ON THE NANOGEOCHEMISTRY AND SIZE FRACTIONATION OF IRON AND COUPLED TRACE ELEMENTS IN THE LAND-OCEAN INTERACTION ZONE

Iron is one of the most abundant elements in the earth crust and large fluvial fluxes of iron reach the worlds river estuaries as both dissolved, colloidal and particulate fractions. Dissolved inorganic iron (III) has a very low solubility in both freshwater but especially in seawater with its higher pH. River waters with high concentrations of natural organic matter can sustain substantial levels of colloidal iron, both as stabilized iron oxide colloids and also as iron complexed to colloidal organic matter. It is also known that colloidal iron is largely transferred to settling particles in esuarine mixing and that concenquently the iron level is as low as sub nanomolar levels in the open ocean waters.

It has been shown that iron is actually the limiting micronutrient for primary production in large parts of the global ocean.
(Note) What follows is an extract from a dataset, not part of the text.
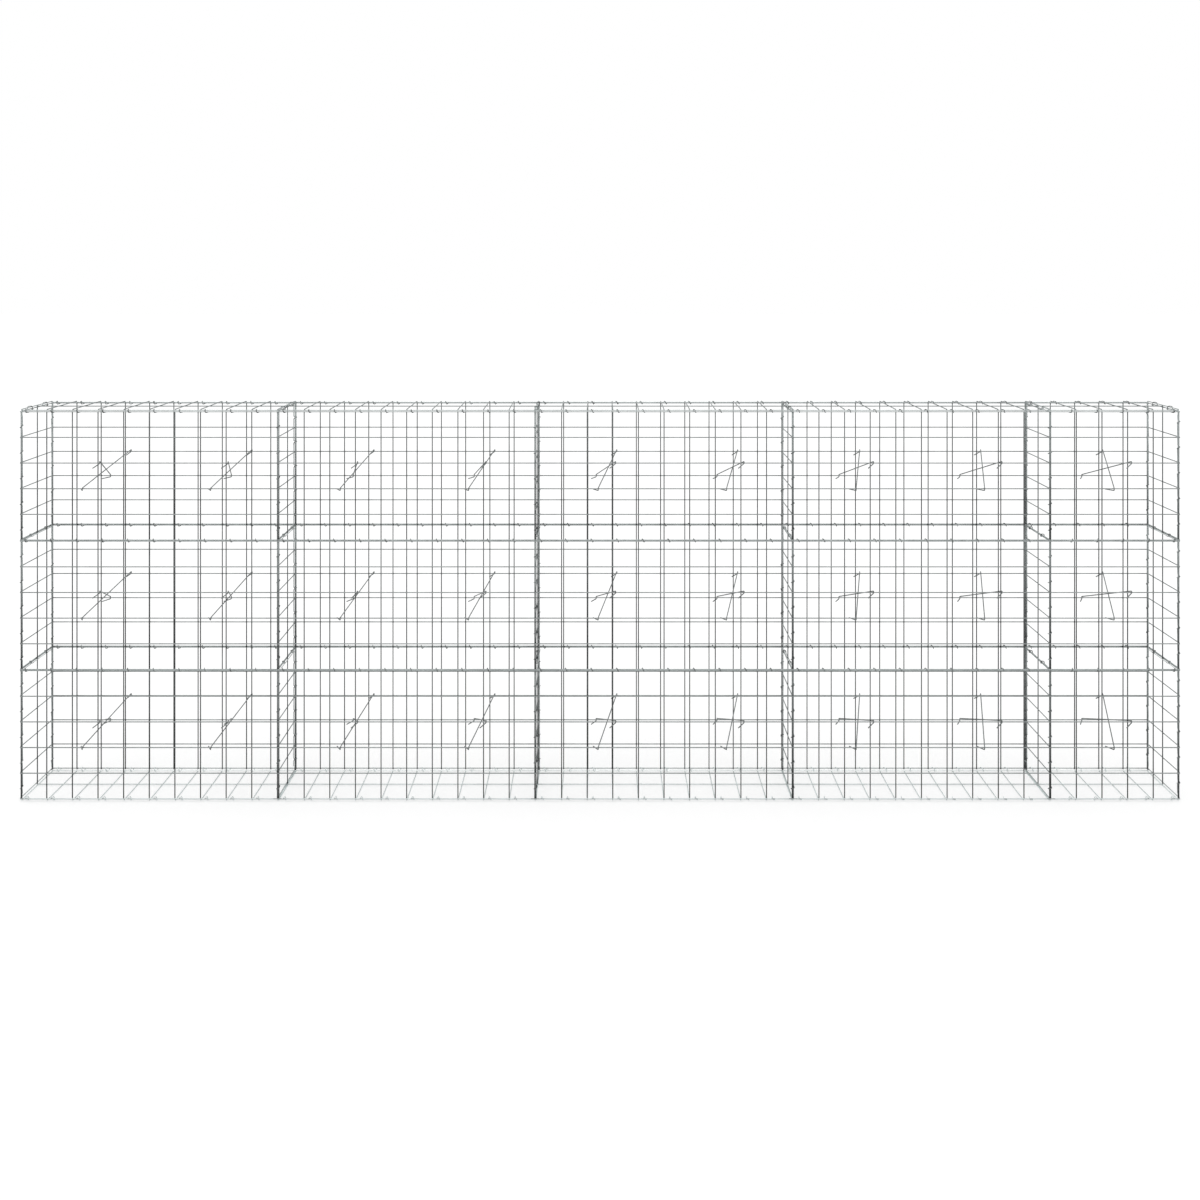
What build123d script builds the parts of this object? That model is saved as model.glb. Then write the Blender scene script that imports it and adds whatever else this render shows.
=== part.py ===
import os

from build123d import *

os.makedirs("parts", exist_ok=True)

# Driving dimensions, in millimetres
cell = 100.0
wire = 4.0
seam_gap = 0.5
cells_long = [10, 10, 10, 10, 5]
cells_deep = 2
cells_high = 5
rows = 3

# Binding spirals: one tight turn in each cell, how far it runs on each side, and where in the cell it starts
spiral_wire = 3.0
spiral_gap = 0.3
spiral_end_gap = 14.0
spiral_side_run = 2.5
upright_phase = 36.5
edge_phase = 20.0
cross_phase = 65.0

# Ties: hooked rods in crossed pairs, from the third level wire of a row to the fourth
# The low tail turns in under its wire and the high one hangs outside: how far along, across and down
tie_wire = 4.0
tie_gap = 0.3
tie_first = 243.0
tie_spacing = 500.0
tie_slant = 77.0
tie_pair_shift = 9.0
tie_cells_up = 2
low_drop = 6.3
high_drop = 1.0
low_tail = (20.0, -28.0, 7.0)
high_tail = (24.0, 8.0, 18.0)

# Neighbouring panels stand one wire and a small gap apart
seam = wire + seam_gap
row_step = cells_high * cell + seam
length = sum(cells_long) * cell + (len(cells_long) - 1) * seam

# From the inside out: the end meshes, the uprights of the front and back, their level wires
side_y = cells_deep * cell / 2
face_y = side_y + seam
level_y = face_y + wire

# From the ground up: the base's cross wires, its long wires, the rows, and the lid's long wires
base_z = wire * 1.5
foot_z = base_z + seam
top_z = foot_z + rows * row_step - seam
lid_z = top_z + seam

bay_starts = [sum(cells_long[:bay]) * cell + bay * seam - length / 2 for bay in range(len(cells_long))]
bay_ends = [start + cells * cell for start, cells in zip(bay_starts, cells_long)]
row_rises = [row * row_step for row in range(rows)]


def welded_mesh(across, up, rises=(0,)):
    """A panel per rise: uprights along local Y, and level wires along local X welded to their outer side."""
    with BuildPart() as mesh:
        with Locations(*[(across * cell / 2, rise + up * cell / 2, 0) for rise in rises]):
            with GridLocations(cell, 0, across + 1, 1):
                Box(wire, up * cell + wire, wire)
        with Locations(*[(across * cell / 2, rise + up * cell / 2, wire) for rise in rises]):
            with GridLocations(0, cell, 1, up + 1):
                Box(across * cell + wire, wire, wire)
    return mesh.part


def middle_and_reach(low, high):
    """The middle of a bundle of wires, and how far out from it a spiral's wire passes."""
    return (low + high) / 2, (high - low) / 2 + spiral_gap + spiral_wire / 2


def spiral(cell_starts, end, phase, reach_x, reach_y):
    """A wire along local Z that turns once round a bundle in each cell, and else runs on its +reach_x side."""
    points = [(reach_x, -reach_y, spiral_end_gap)]
    for start in cell_starts:
        corners = ((reach_x, reach_y), (-reach_x, reach_y), (-reach_x, -reach_y), (reach_x, -reach_y))
        for n, (corner_x, corner_y) in enumerate(corners):
            points.append((corner_x, corner_y, start + phase + n * spiral_side_run))
    points.append((reach_x, -reach_y, end - spiral_end_gap))
    with BuildPart() as turns:
        with BuildLine() as path:
            Polyline(*points)
        with BuildSketch(Plane(origin=path.line @ 0, z_dir=path.line % 0)):
            RegularPolygon(spiral_wire / 2, 4)
        sweep(path=path.line, transition=Transition.RIGHT)
    return turns.part


def tie(low_side):
    """A rod along local Y, hooked round a low wire on one side (-1 is the front) and over a higher one opposite."""
    hook_y = level_y + (wire + tie_wire) / 2 + tie_gap
    lean = cell / (2 * hook_y)
    clear = wire / 2 + tie_gap + tie_wire / 2 * (1 + lean**2) ** 0.5
    low_rise = clear - lean * (hook_y - level_y - wire / 2)
    high_rise = clear + lean * (hook_y - level_y + wire / 2)
    low_y = low_side * hook_y
    high_y = -low_side * hook_y
    with BuildPart() as rod:
        with BuildLine() as path:
            Polyline(
                (-low_tail[0], low_y + low_side * low_tail[1], -low_tail[2]),
                (0, low_y, -low_drop),
                (0, low_y, low_rise),
                (tie_slant, high_y, cell + high_rise),
                (tie_slant, high_y, cell - high_drop),
                (tie_slant - high_tail[0], high_y - low_side * high_tail[1], cell - high_tail[2]),
            )
        with BuildSketch(Plane(origin=path.line @ 0, z_dir=path.line % 0)):
            RegularPolygon(tie_wire / 2, 4)
        sweep(path=path.line, transition=Transition.RIGHT)
    return rod.part


def keep(piece, name):
    """Labels a finished piece and writes its file."""
    piece.part.label = name
    export_step(piece.part, f"parts/{name}.step", write_pcurves=False)


# Meshes that every bay has: front, back, base and lid
faces = {cells: welded_mesh(cells, cells_high, row_rises) for cells in set(cells_long)}
flats = {cells: welded_mesh(cells_deep, cells) for cells in set(cells_long)}

for bay, cells in enumerate(cells_long):
    with BuildPart() as front_mesh:
        with Locations(Plane(origin=(bay_starts[bay], -face_y, foot_z), x_dir=(1, 0, 0), z_dir=(0, -1, 0))):
            add(faces[cells])
    keep(front_mesh, f"front_mesh_bay_{bay + 1}")

    with BuildPart() as back_mesh:
        with Locations(Plane(origin=(bay_ends[bay], face_y, foot_z), x_dir=(-1, 0, 0), z_dir=(0, 1, 0))):
            add(faces[cells])
    keep(back_mesh, f"back_mesh_bay_{bay + 1}")

    with BuildPart() as base_mesh:
        with Locations(Plane(origin=(bay_starts[bay], -side_y, base_z), x_dir=(0, 1, 0), z_dir=(0, 0, -1))):
            add(flats[cells])
    keep(base_mesh, f"base_mesh_bay_{bay + 1}")

    with BuildPart() as lid_mesh:
        with Locations(Plane(origin=(bay_ends[bay], -side_y, lid_z), x_dir=(0, 1, 0), z_dir=(0, 0, 1))):
            add(flats[cells])
    keep(lid_mesh, f"lid_mesh_bay_{bay + 1}")

# The mesh at each bay's left side: the left end, then the partitions
side = welded_mesh(cells_deep, cells_high, row_rises)

for bay, start in enumerate(bay_starts):
    with BuildPart() as left_mesh:
        with Locations(Plane(origin=(start, side_y, foot_z), x_dir=(0, -1, 0), z_dir=(-1, 0, 0))):
            add(side)
    keep(left_mesh, f"partition_mesh_{bay}" if bay else "left_end_mesh")

with BuildPart() as right_end_mesh:
    with Locations(Plane(origin=(bay_ends[-1], -side_y, foot_z), x_dir=(0, 1, 0), z_dir=(1, 0, 0))):
        add(side)
keep(right_end_mesh, "right_end_mesh")

# Upright spirals, round the edge wires of the panels that meet at each end and at each partition
upright_cells = [rise + n * cell for rise in row_rises for n in range(cells_high)]
upright_end = top_z - foot_z
upright_y, upright_reach = middle_and_reach(side_y - wire / 2, face_y + wire / 2)
seam_xs = [start - seam / 2 for start in bay_starts[1:]]

for name, side_sign in (("front", -1), ("back", 1)):
    inward = -side_sign * upright_reach
    turns = spiral(upright_cells, upright_end, upright_phase, upright_reach, inward)
    right_turns = spiral(upright_cells, upright_end, upright_phase, -upright_reach, inward)
    with BuildPart() as upright_spirals:
        with Locations(*[(x, side_sign * upright_y, foot_z) for x in [bay_starts[0], *seam_xs]]):
            add(turns)
        with Locations((bay_ends[-1], side_sign * upright_y, foot_z)):
            add(right_turns)
    keep(upright_spirals, f"upright_spirals_{name}")

# Level spirals that bind the lid and the base to the front and the back, one length to a bay
# Those of the base are as large as those of the lid, and stay just above the ground
edge_y, edge_reach = middle_and_reach(side_y - wire / 2, level_y + wire / 2)
lid_middle, lid_reach = middle_and_reach(top_z - wire / 2, lid_z + wire * 1.5)
base_middle = base_z - wire / 2 - spiral_gap - spiral_wire / 2 + lid_reach

for name, side_sign in (("front", -1), ("back", 1)):
    for edge, middle_z, reach_z in (("lid", lid_middle, -lid_reach), ("base", base_middle, lid_reach)):
        reach_y = side_sign * edge_reach
        turns = {
            cells: spiral([n * cell for n in range(cells)], cells * cell, edge_phase, reach_z, reach_y)
            for cells in set(cells_long)
        }
        with BuildPart() as edge_spirals:
            for start, cells in zip(bay_starts, cells_long):
                foot = (start, side_sign * edge_y, middle_z)
                with Locations(Plane(origin=foot, x_dir=(0, 0, 1), z_dir=(1, 0, 0))):
                    add(turns[cells])
        keep(edge_spirals, f"{edge}_spirals_{name}")

# Level spirals across the wall: they bind the lid to the ends and the partitions, and row to row at both ends
cross_cells = [n * cell for n in range(cells_deep)]
seam_middle, seam_reach = middle_and_reach(-seam - wire / 2, wire / 2)
end_middle, end_reach = middle_and_reach(-wire * 1.5, wire / 2)
end_edges = [(bay_starts[0] + end_middle, end_reach), (bay_ends[-1] - end_middle, -end_reach)]
seam_edges = [(start + seam_middle, seam_reach) for start in bay_starts[1:]]

with BuildPart() as lid_cross_spirals:
    for x, reach in end_edges + seam_edges:
        with Locations(Plane(origin=(x, -side_y, lid_middle), x_dir=(0, 0, 1), z_dir=(0, 1, 0))):
            add(spiral(cross_cells, cells_deep * cell, cross_phase, -lid_reach, reach))
keep(lid_cross_spirals, "lid_spirals_cross")

with BuildPart() as row_end_spirals:
    for x, reach in end_edges:
        for rise in row_rises[1:]:
            middle_z = foot_z + rise + seam_middle
            with Locations(Plane(origin=(x, -side_y, middle_z), x_dir=(1, 0, 0), z_dir=(0, 1, 0))):
                add(spiral(cross_cells, cells_deep * cell, cross_phase, reach, seam_reach))
keep(row_end_spirals, "row_spirals_ends")

# Ties in crossed pairs, two columns to a whole bay and one to a half bay
low_in_front = tie(-1)
low_at_back = tie(1)

for bay, (start, cells) in enumerate(zip(bay_starts, cells_long)):
    columns = [tie_first + n * tie_spacing for n in range(round(cells * cell / tie_spacing))]
    feet = [foot_z + rise + tie_cells_up * cell for rise in row_rises]
    with BuildPart() as ties:
        with Locations(*[(start + column, 0, foot) for column in columns for foot in feet]):
            add(low_in_front)
        with Locations(*[(start + column - tie_pair_shift, 0, foot) for column in columns for foot in feet]):
            add(low_at_back)
    keep(ties, f"ties_bay_{bay + 1}")
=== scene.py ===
import math

import bpy
import numpy as np
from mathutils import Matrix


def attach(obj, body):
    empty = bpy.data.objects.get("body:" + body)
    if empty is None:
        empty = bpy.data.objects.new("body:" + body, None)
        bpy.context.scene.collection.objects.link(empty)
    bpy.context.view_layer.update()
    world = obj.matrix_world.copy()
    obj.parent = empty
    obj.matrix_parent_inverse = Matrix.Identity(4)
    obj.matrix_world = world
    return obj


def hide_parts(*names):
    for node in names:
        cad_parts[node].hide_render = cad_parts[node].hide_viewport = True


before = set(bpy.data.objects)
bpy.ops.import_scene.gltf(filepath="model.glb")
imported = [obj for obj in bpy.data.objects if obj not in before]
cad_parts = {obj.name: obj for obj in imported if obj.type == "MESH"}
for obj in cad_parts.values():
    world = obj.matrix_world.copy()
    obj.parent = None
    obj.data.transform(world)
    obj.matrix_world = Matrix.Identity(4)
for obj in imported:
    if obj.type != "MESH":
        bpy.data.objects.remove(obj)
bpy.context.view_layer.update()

print("frame loaded:", len(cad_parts), "nodes")

# Sizes of the wall, in metres
wall = {
    "cell": 0.1,
    "wire": 0.004,
    "seamGap": 0.0005,        # free space between neighbouring panels
    "bays": [10, 10, 10, 10, 5],
    "cellsDeep": 2,
    "cellsHigh": 5,           # of a panel
    "rows": 3,
}
bays = wall["bays"]
cell = wall["cell"]
wire = wall["wire"]
half = wire / 2
seam = wire + wall["seamGap"]
rowStep = wall["cellsHigh"] * cell + seam
wallLength = sum(bays) * cell + (len(bays) - 1) * seam
wallDepth = wall["cellsDeep"] * cell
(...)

The speciation and size fractionation of iron in these waters and possible feedbacks from biology is not yet understood, and further studies are hampered by the picomolar low concentrations of species and fractions and logistical problems of sampling and analysis.

Therefore we have carried out seasonal studies with high temporal and depth resolution in a coastal fjord with slightly higher iron concentrations and easy logistical access. The methods used were metal analysis of unfiltered and filtered fractions as well as size fractionated analysis by field flow fractionation coupled to ICP-MS. The physicochemical characterization of the nanomaterials were complemented by atomic force microscopy determine sizes and shapes of the nanomaterials.

The colloidal size spectra of the elements, and the atomic force microscopy images, revealed that three to four classes of colloids were present in the samples, differing in size, shape, and element-binding properties. Small (0.5–3 nm) spherical macromolecules of chromophoric dissolved organic matter, binding most elements, occurred at all depths and on all sampling occasions. Populations of 3–7-nm globular or slightly elongated colloids, binding Cu, Ag, and Pb, and 7–40-nm fibrillar colloids, binding Fe and Pb, appeared in the upper mixed-water layer during late spring and summer, thereby changing the colloidal size spectra of associated elements.